Énée s’enflamme de son côté, comme il convient à un galant chevalier ; il en est même malade, au point de ne pouvoir se rendre le lendemain sous la tour où l’attend Lavinie, qui, se croyant dédaignée, se demande si les graves accusations dont sa mère a chargé Énée ne seraient point fondées[1]. Mais bientôt elle est rassurée. Nouvelles inquiétudes lorsqu’Énée, vainqueur de Turnus, et ayant reçu l’investiture du royaume et l’hommage de ses nouveaux vassaux, s’éloigne discrètement, sans revoir sa fiancée, en attendant les noces, qui doivent avoir lieu dans huit jours[2]. La jeune fille craint qu’il ne lui sache mauvais gré de s’être ainsi offerte, tandis qu’au contraire Énée, de plus en plus amoureux, se repent d’avoir accepté de Latinus un si long délai. Le mariage accompli, le poème est naturellement achevé, et l’auteur n’a plus qu’à nous dire en quelques mots les grandes destinées de l’empire que vient de fonder le chef troyen[3].
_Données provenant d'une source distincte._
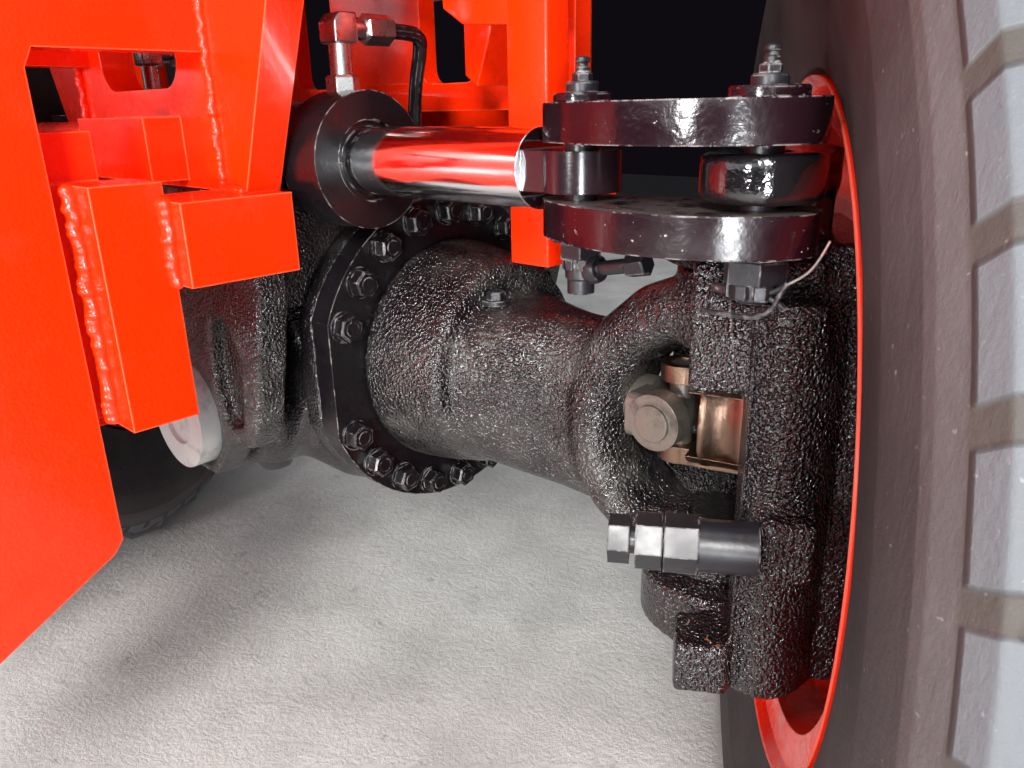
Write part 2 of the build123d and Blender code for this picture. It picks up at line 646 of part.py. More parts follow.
# Rod and links
def piston_rod():
    shoulder = rod_pin_straight - ROD_SHOULDER_TO_PIN
    rod = bar_x(ROD_R, -shoulder, shoulder, CYL_Y, CYL_Z)
    low = CYL_Z - TONGUE_THICK / 2
    high = CYL_Z + TONGUE_THICK / 2
    for side in (1, -1):
        x0, x1 = sorted((side * shoulder, side * rod_pin_straight))
        tongue = block(x0, x1, CYL_Y - TONGUE_HALF, CYL_Y + TONGUE_HALF, low, high)
        tongue += bar_z(TONGUE_HALF + 4, low, high, side * rod_pin_straight, CYL_Y)
        rod += tongue - bar_z(LINK_PIN_R + 1, low - 1, high + 1, side * rod_pin_straight, CYL_Y)
    return Pos(rod_shift, 0, 0) * rod


def link_plates():
    outline = [(-136, 12), (-136, -4), (-125, -17), (-79, -43), (-44, -46), (-16, -43),
               (12, -28), (28, -12), (31, 4), (24, 20), (8, 30), (-112, 30), (-129, 25)]
    plates = []
    for z0 in (link_low - LINK_THICK, link_high):
        plate = plate_z(outline, z0, z0 + LINK_THICK)
        plate = fillet(plate.edges().filter_by(Axis.Z), 5)
        plate -= bar_z(LINK_PIN_R, z0 - 1, z0 + LINK_THICK + 1)
        plates.append(plate - bar_z(LINK_PIN_R, z0 - 1, z0 + LINK_THICK + 1, -LINK_LENGTH))
    return Compound(children=plates)


def link_pins():
    low = link_low - LINK_THICK
    high = link_high + LINK_THICK
    pin = bar_z(LINK_PIN_R, low - 24, high)
    pin += bar_z(19, high, high + 9) + hex_z(22, high + 9, high + 20) + bar_z(5, high + 20, high + 46)
    pin += hex_z(30, low - 20, low)
    pin += bar_z(18, link_low, CYL_Z - ARM_EYE_THICK / 2 - WASHER_GAP)
    pin += bar_z(18, CYL_Z + ARM_EYE_THICK / 2 + WASHER_GAP, link_high)
    upper = bar_z(LINK_PIN_R, link_high, high, -LINK_LENGTH)
    upper += bar_z(16, high, high + 8, -LINK_LENGTH) + hex_z(17, high + 8, high + 17, -LINK_LENGTH)
    upper += bar_z(4.5, high + 17, high + 34, -LINK_LENGTH)
    lower = bar_z(LINK_PIN_R, low, link_low, -LINK_LENGTH) + hex_z(26, low - 16, low, -LINK_LENGTH)
    return Compound(children=[pin, upper, lower])


# Places of the pieces that steer
def at_knuckle(shape, side):
    shape = shape if side > 0 else other_side(shape)
    return Pos(side * KINGPIN_X, 0, 0) * Rot(0, 0, STEER_AT_REST) * shape


def at_link(shape, side):
    turn = side * STEER_AT_REST
    x, y = arm_pin(turn)
    placed = Pos(x, y, 0) * Rot(0, 0, link_heading(turn)) * shape
    return placed if side > 0 else other_side(placed)


def at_joint(shape, side):
    placed = Pos(KINGPIN_X - joint_eye, 0, 0) * Rot(0, 0, side * STEER_AT_REST / 2) * shape
    return placed if side > 0 else other_side(placed)


def on_beam(shape, side):
    return shape if side > 0 else other_side(shape)


# One row per piece that has no twin
pieces = {
    "top_plate": top_plate(),
    "front_cross_plate": front_cross_plate(),
    "middle_cross_plate": middle_cross_plate(),
    "rear_cross_plate": rear_cross_plate(),
    "front_pivot_bracket": pivot_bracket(PIVOT_TUBE_R),
    "rear_pivot_bracket": at_rear(pivot_bracket(REAR_TUBE_R)),
    "front_pivot_tube": pivot_tube(PIVOT_TUBE_R, PIVOT_PIN_R),
    "rear_pivot_tube": at_rear(pivot_tube(REAR_TUBE_R, REAR_NOSE_R)),
    "pivot_pin": pivot_pin(),
    "drive_nose": drive_nose(),
    "drive_flange": drive_flange(),
    "centre_housing": centre_housing(),
    "cylinder_barrel": cylinder_barrel(),
    "cylinder_feet": cylinder_feet(),
    "piston_rod": piston_rod(),
}

# One row per pair: the left piece's shape and the function that seats it
pairs = {
    "side_plate": (side_plate(), on_beam),
    "front_block": (front_block(), on_beam),
    "rear_block": (rear_block(), on_beam),
    "stop_post": (stop_post(), on_beam),
    "bolt_flange": (bolt_flange(), on_beam),
    "trumpet": (trumpet(), on_beam),
    "cylinder_head": (cylinder_head(), on_beam),
    "steering_pipe": (steering_pipe(), on_beam),
    "inner_yoke": (Pos(KINGPIN_X, 0, 0) * inner_yoke(), on_beam),
    "middle_fork": (middle_fork(), at_joint),
    "knuckle": (knuckle(), at_knuckle),
    "kingpins": (kingpins(), at_knuckle),
    "stop_bolt": (stop_bolt(), at_knuckle),
    "outer_yoke": (outer_yoke(), at_knuckle),
    "spindle": (spindle(), at_knuckle),
    "hub": (hub(), at_knuckle),
    "rim": (rim(), at_knuckle),
    "tyre": (tyre(), at_knuckle),
    "link_plates": (link_plates(), at_link),
    "link_pins": (link_pins(), at_link),
}
for name, (shape, seat) in pairs.items():
    pieces[name + "_left"] = seat(shape, 1)
    pieces[name + "_right"] = seat(shape, -1)

os.makedirs("parts", exist_ok=True)
for node, shape in pieces.items():
    export_step(Pos(0, 0, -TOP_Z) * shape, f"parts/{node}.step")
print("rod pin straight", round(rod_pin_straight, 2), "shift at rest", round(rod_shift, 2))
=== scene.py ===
# %% [markdown]
# # A steering drive axle in its chassis cradle
#
# This lesson dresses the axle of a rough terrain forklift: an orange cradle of thick welded plate, and in it
# a black cast axle with a steering cylinder, links, knuckles and lugged wheels.
# The solids come from the CAD model and keep their shape. Blender gives them their finishes and adds what
# is too small for CAD: bolts, welds, nipples, split pins and wire.
# The first step opens the model and notes the size of its box. It also defines the one helper that every
# later step needs, which puts a new object into the scene.

# %% Open the model
import json
import math

import bmesh
import bpy
from mathutils import Matrix, Vector

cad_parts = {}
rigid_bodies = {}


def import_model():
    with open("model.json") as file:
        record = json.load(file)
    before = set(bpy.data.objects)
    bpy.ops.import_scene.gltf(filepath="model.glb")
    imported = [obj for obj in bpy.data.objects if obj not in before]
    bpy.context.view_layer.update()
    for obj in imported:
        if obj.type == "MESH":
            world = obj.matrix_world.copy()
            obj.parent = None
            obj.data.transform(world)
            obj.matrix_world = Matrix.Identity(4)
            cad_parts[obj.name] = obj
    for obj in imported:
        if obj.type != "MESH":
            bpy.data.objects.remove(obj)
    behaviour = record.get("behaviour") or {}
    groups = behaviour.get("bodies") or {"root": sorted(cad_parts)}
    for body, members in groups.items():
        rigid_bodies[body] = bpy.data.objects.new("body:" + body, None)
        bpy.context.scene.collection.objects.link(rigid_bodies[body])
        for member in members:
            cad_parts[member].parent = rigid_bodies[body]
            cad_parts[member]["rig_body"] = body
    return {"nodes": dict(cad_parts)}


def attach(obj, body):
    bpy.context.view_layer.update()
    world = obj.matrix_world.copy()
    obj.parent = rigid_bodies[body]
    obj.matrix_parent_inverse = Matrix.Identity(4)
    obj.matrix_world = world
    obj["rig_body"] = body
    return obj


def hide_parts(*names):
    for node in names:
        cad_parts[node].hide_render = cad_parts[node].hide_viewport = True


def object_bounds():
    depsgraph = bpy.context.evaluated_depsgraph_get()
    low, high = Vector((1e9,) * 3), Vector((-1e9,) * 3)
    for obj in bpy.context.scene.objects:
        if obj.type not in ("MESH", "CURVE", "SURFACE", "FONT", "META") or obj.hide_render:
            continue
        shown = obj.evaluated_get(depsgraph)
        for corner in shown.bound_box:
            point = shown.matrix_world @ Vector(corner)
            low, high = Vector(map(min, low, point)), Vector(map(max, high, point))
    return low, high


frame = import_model()
cad_low, cad_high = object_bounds()
nodes = frame["nodes"]


def add(name, data):
    """Puts mesh, curve, camera or lamp data into the scene as a new object."""
    made = bpy.data.objects.new(name, data)
    bpy.context.scene.collection.objects.link(made)
    return made


print("box in metres:", [round(high - low, 3) for low, high in zip(cad_low, cad_high)])

# %% [markdown]
# ## Places
#
# The model's origin lies on the cradle's top face, but an axle is easier to think about from its own middle.
# One helper takes millimetres from the middle of the axle. Another takes them from a steered wheel's kingpin,
# because each knuckle stands turned by 32 degrees.

# %% Places in the axle's own millimetres
AXLE_BELOW_TOP = 0.420
KINGPIN_X = 450.0
STEER_ANGLE = math.radians(32.0)


def from_axle(x, y, z):
    return Vector((x, y, z)) / 1000 - Vector((0, 0, AXLE_BELOW_TOP))


def wheel_line(side):
    turn = Matrix.Rotation(STEER_ANGLE, 3, "Z")
    return side * (turn @ Vector((1, 0, 0)))


def from_kingpin(side, along, back, z):
    """A place given along the wheel's own axle, then to the rear, then up."""
    out = wheel_line(side)
    rear = Vector((-out.y, out.x, 0)) * side
    return from_axle(side * KINGPIN_X, 0, z) + (along * out + back * rear) / 1000


SIDES = {"left": 1, "right": -1}
print("left wheel points to", [round(c, 3) for c in wheel_line(1)])

# %% [markdown]
# ## Camera
#
# The photograph was taken from close in front of the left wheel, looking across the axle and a little down.
# Such a camera could be placed by eye, but here its place, its three angles and its lens were solved from the
# rim's edge, the cylinder's round ends and the plates' upright edges, so it is set from those numbers.

# %% Camera
CAMERA_PLACE = from_axle(699.1, -484.1, 214.4)
YAW, PITCH, ROLL = math.radians(43.5), math.radians(19.3), math.radians(1.3)
FOCAL_LENGTH_IN_PIXELS = 790.8
PICTURE_WIDTH = 1024
SENSOR = 36.0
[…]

Si l’on ne tient pas compte de ces changements, on reconnaîtra que la trame du récit de Virgile a été soigneusement maintenue, sauf au début où, pour suivre l’ordre chronologique, l’auteur emprunte certains traits au livre II de l’Énéide[4], dont la première partie seulement est ensuite utilisée dans le récit mis dans la bouche d’Énée, à l’exclusion de la mort de Laocoon et des détails sur le sac de la ville. Mais il ne faut pas s’attendre à trouver dans l’Eneas, sauf de rares exceptions, une traduction de l’Énéide. Il s’agit d’une imitation, comme pour Troie et Thèbes ; seulement ici l’imitation est plus étroite, et l’auteur suit son modèle tout en le simplifiant, même dans les descriptions de batailles, où cependant les noms sont souvent supprimés et où, naturellement, les armes et la tactique du moyen âge remplacent celles de l’antiquité, comme les barons du xiie siècle remplacent les Latins et les Troyens. Cette imitation devient encore plus exacte dans une rédaction représentée par un seul manuscrit (B.N., fr. 60), qui introduit plusieurs changements tendant à

  1. Voir p. 221, n. 2.
  2. C’est évidemment pour avoir l’occasion de recommencer son analyse des sentiments respectifs des deux amants que le trouveur a imaginé ce détail peu vraisemblable.
  3. Cf. Joly, Benoit de Sainte-More, etc., I, 345 et suiv.
  4. Pour d’autres déplacements peu importants et de plus amples détails, voir l’édition de J. Salverda de Grave, Introd., p. xxxii et suiv.